I ran to the hospital, and fortunately, I was able to quiet
him down. He was very frightened. I stayed with him, talking
to him until the sedative took effect and he fell asleep. I
then went home to do the same thing, exhausted, and drained
from the experience.
Boruch Hashem he recuperated, but he was not happy. He found
it difficult to live on Long Island, so far away from his
friends and the things he liked to do. He became irritable at
little things. He was also still very concerned about his
health. Finally, he and my husband had a big argument. He
wanted me to 'take his side' and could not understand that I
could not do that. I begged them both to try to resolve their
problem, but I was not successful.
A few weeks later when I was out of the house for several
hours, my stepfather moved out. He did not tell me he was
leaving, or where he was going. He did not say goodbye. He
just left. I never heard from him, or of him, again. I called
his friends to see if they knew anything. They told me he
said he was returning to his native country to die.
I did not want to believe what I heard. I did not know from
which city or town he came, or any relatives he might have
had. I didn't know whom to contact or where to go to find out
anything about him, and neither did any of his friends.
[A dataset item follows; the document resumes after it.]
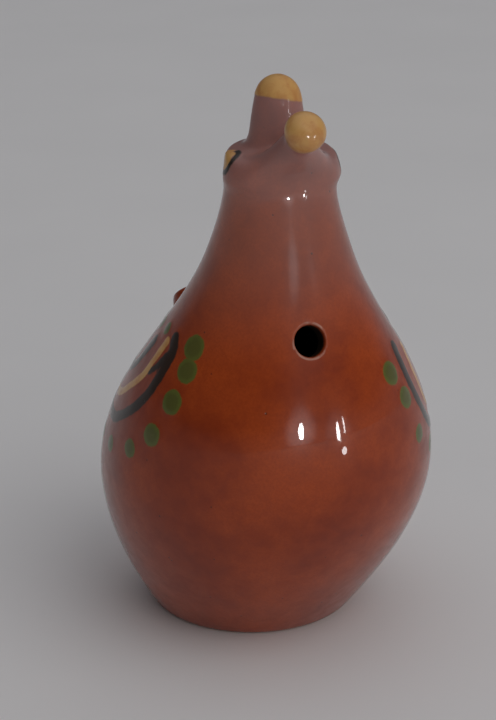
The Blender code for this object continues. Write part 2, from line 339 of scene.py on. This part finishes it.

My feeling of rejection was deep and painful. Didn't he know
I loved him? Didn't he love me? Why did he do this? Did my
not "siding with him" hurt him so deeply that he left without
even a goodbye. I lived with this rejection for some time.
When I was able to focus away from myself, I looked at his
life from his point of view.
He lost my mother, moved to an environment alien to his own
where he had no friends, and then became ill. He was worried
about his health and did not get along with my husband. And
perhaps he felt I did not love him. Whatever the reasons, I
hope he found peace and contentment.
Unfortunately, I am not, although I would like to be, at the
spiritual level that makes me happy instead of sad, while I
am experiencing suffering. I'm working on it.
Through my experiences as an educator, and in my personal and
business dealings, I have learned the importance of
repetition and review. G-d, in His infinite wisdom,
consistently clarifies my knowledge and understanding, and
strengthens my trust, by testing me repeatedly regarding a
particular correction I need to make.
He knows, better than I do, when I have come to believe, and
at what level I am at, intellectually, and emotionally, at
any given time. I have learned that only when Hashem
determines it is time for me to move on, and work on
something else that needs perfecting, does He give me new,
appropriate tests.
Sometimes I pass them, and sometimes, unfortunately, I don't.
There is also no guarantee that I won't, on occasion, slip
backwards. I see how repetition and review, via various,
subtle and not so subtle situations, are some of the ways
Hashem helps me make and enforce necessary changes in how I
think and feel, and therefore, in how I behave.